[Written exercise]:
In the listing below, locate the line containing "Turn this picture of an object into an" and the line containing "the back. Millimetres.". Output both of them and every line between, exactly as written, and nothing more.

[Excerpted records]:
──────────────────────────────
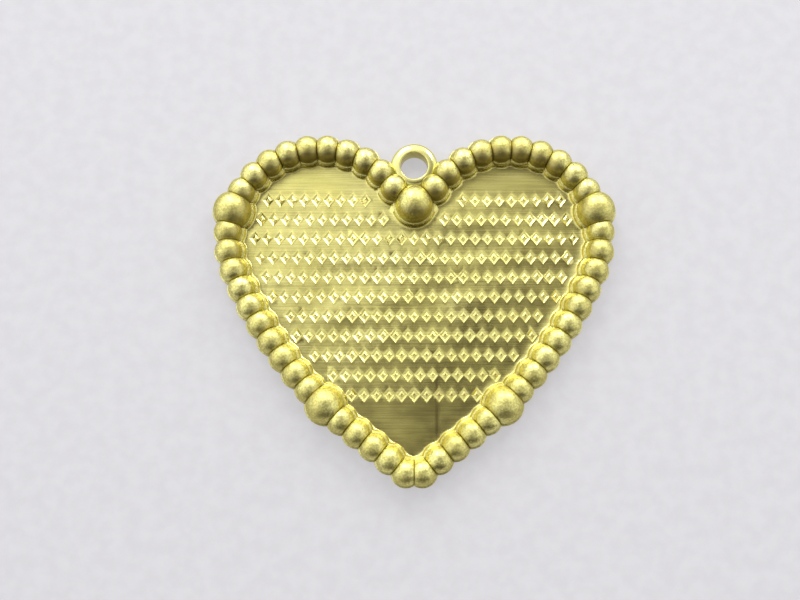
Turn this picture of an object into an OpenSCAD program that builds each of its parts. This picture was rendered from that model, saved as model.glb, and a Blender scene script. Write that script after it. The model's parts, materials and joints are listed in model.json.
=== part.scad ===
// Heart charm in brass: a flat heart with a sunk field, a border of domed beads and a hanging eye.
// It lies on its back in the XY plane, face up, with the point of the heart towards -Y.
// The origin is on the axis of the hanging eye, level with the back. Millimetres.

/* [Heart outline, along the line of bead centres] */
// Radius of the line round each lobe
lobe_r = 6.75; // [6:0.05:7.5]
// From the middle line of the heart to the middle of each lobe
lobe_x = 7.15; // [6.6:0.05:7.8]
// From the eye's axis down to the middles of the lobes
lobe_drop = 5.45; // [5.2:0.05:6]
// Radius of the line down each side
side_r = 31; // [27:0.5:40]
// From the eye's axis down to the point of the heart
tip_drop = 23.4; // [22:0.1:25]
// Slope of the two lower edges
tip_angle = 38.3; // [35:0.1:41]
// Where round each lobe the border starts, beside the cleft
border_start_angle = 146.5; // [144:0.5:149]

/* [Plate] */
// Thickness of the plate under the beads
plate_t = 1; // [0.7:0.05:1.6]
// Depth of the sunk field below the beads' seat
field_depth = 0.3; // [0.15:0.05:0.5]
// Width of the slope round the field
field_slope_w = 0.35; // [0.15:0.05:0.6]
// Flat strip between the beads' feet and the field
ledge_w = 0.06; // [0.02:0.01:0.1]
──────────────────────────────
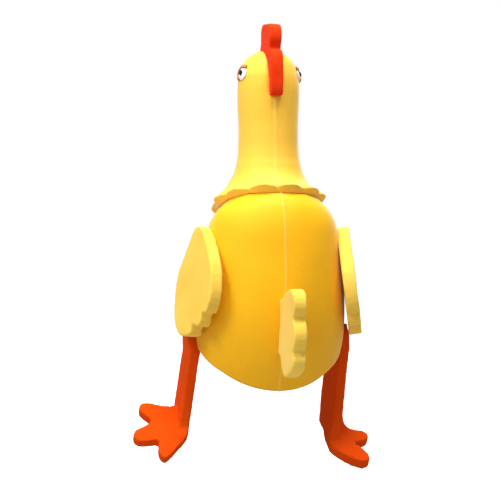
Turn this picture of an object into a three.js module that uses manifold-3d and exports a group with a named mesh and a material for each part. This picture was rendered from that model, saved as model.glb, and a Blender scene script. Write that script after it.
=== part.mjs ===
──────────────────────────────
[Result below]:
Turn this picture of an object into an OpenSCAD program that builds each of its parts. This picture was rendered from that model, saved as model.glb, and a Blender scene script. Write that script after it. The model's parts, materials and joints are listed in model.json.
=== part.scad ===
// Heart charm in brass: a flat heart with a sunk field, a border of domed beads and a hanging eye.
// It lies on its back in the XY plane, face up, with the point of the heart towards -Y.
// The origin is on the axis of the hanging eye, level with the back. Millimetres.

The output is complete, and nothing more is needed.